WRITTEN TASK: Pull out every line below that holds the word "bodies".

DATASET CONTENT:
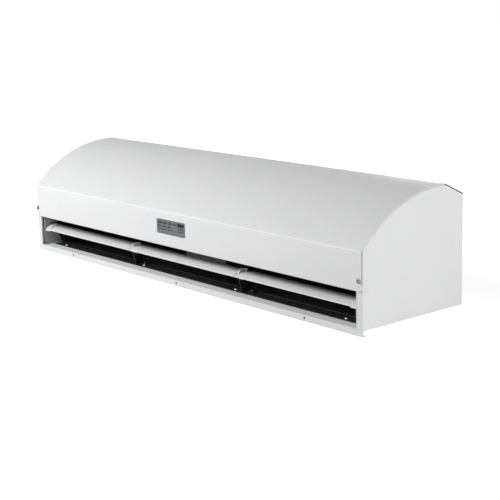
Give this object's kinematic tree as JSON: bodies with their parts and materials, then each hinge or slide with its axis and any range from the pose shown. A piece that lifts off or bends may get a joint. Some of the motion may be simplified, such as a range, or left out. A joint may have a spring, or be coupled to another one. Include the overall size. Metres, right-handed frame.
{
  "type": "air curtain",
  "caption": "Long wall-mounted air curtain with an arched cover, cross-flow fan wheels and a tilting louvre across its outlet slot.",
  "frame": {"origin": "centre of the bounding box's bottom, in the wall plane behind the mounting plate", "axes": "+X along the length, -Y out of the outlet slot, +Z away from the wall"},
  "size_m": [0.9, 0.2322, 0.21],
  "materials": {
    "white_coat": "smooth white powder coat, satin",
    "zinc_sheet": "galvanised sheet steel",
    "side_grey": "grey coated sheet steel, matt",
    "black_coat": "black coated sheet steel, matt",
    "guard_black": "black moulded plastic grille",
    "filter_black": "plastic frame with fine net",
    "blade_white": "white extruded plastic",
    "cap_cream": "cream moulded plastic",
    "bush_white": "plain bearing plastic",
    "wheel_metal": "rolled aluminium blades and discs",
    "motor_steel": "dark enamel",
    "lamination": "stacked laminations",
    "rotor_steel": "turned steel",
    "shaft_steel": "ground steel",
    "bronze": "sintered bronze",
    "rubber_black": "moulded rubber",
    "lens_grey": "printed slate grey film on a clear lens",
    "board_green": "printed circuit board",
    "transformer_yellow": "taped winding on a steel core",
    "relay_blue": "moulded relay case",
    "capacitor_white": "moulded case",
    "terminal_ivory": "moulded terminal strip",
    "clamp_black": "moulded nylon",
    "screw_dark": "dark nickel plate",
    "screw_bright": "bright zinc plate"
  },
  "bodies": {
    "casing": {"base_pan": "white_coat", "top_cover": "white_coat", "left_end_panel": "white_coat", "right_end_panel": "white_coat", "left_side_plate": "side_grey", "right_side_plate": "side_grey", "mounting_plate": "zinc_sheet", "motor_bracket": "zinc_sheet", "motor_straps": "zinc_sheet", "control_tray": "zinc_sheet", "scroll": "black_coat", "nozzle_plate": "black_coat", "left_scroll_end": "black_coat", "right_scroll_end": "black_coat", "motor_shroud": "black_coat", "louvre_stays": "black_coat", "intake_guard": "guard_black", "intake_filter": "filter_black", "louvre_bushes": "bush_white", "motor_case": "motor_steel", "motor_stator": "lamination", "shaft_bearings": "bronze", "motor_rings": "rubber_black", "bearing_rubbers": "rubber_black", "cable_grommet": "rubber_black", "display_lens": "lens_grey", "display_board": "board_green", "control_board": "board_green", "transformer": "transformer_yellow", "relays": "relay_blue", "capacitor": "capacitor_white", "terminal_block": "terminal_ivory", "cable_clamp": "clamp_black", "cover_screws": "screw_dark", "stay_screws": "screw_dark", "scroll_screws": "screw_bright", "plate_bolts": "screw_bright", "bracket_screws": "screw_bright", "strap_screws": "screw_bright", "side_plate_screws": "screw_bright"},
    "fan_rotor": {"motor_rotor": "rotor_steel", "motor_shaft": "shaft_steel", "left_fan_wheel": "wheel_metal", "right_fan_wheel": "wheel_metal", "fan_axles": "shaft_steel", "hub_screws": "screw_dark"},
    "louvre": {"left_louvre": "blade_white", "centre_louvre": "blade_white", "right_louvre": "blade_white", "left_louvre_cap": "cap_cream", "right_louvre_cap": "cap_cream", "louvre_joints": "cap_cream", "louvre_pins": "shaft_steel"}
  },
  "joints": [
    {"name": "fan_spin", "type": "hinge", "parent": "casing", "child": "fan_rotor", "pos_m": [0, 0.0241, 0.102], "axis": [1, 0, 0], "continuous": true},
    {"name": "louvre_tilt", "type": "hinge", "parent": "casing", "child": "louvre", "pos_m": [0, -0.0879, 0.042], "axis": [1, 0, 0], "range_deg": [-40, 40]}
  ]
}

SOLUTION TO THIS TASK:
Give this object's kinematic tree as JSON: bodies with their parts and materials, then each hinge or slide with its axis and any range from the pose shown. A piece that lifts off or bends may get a joint. Some of the motion may be simplified, such as a range, or left out. A joint may have a spring, or be coupled to another one. Include the overall size. Metres, right-handed frame.
  "bodies": {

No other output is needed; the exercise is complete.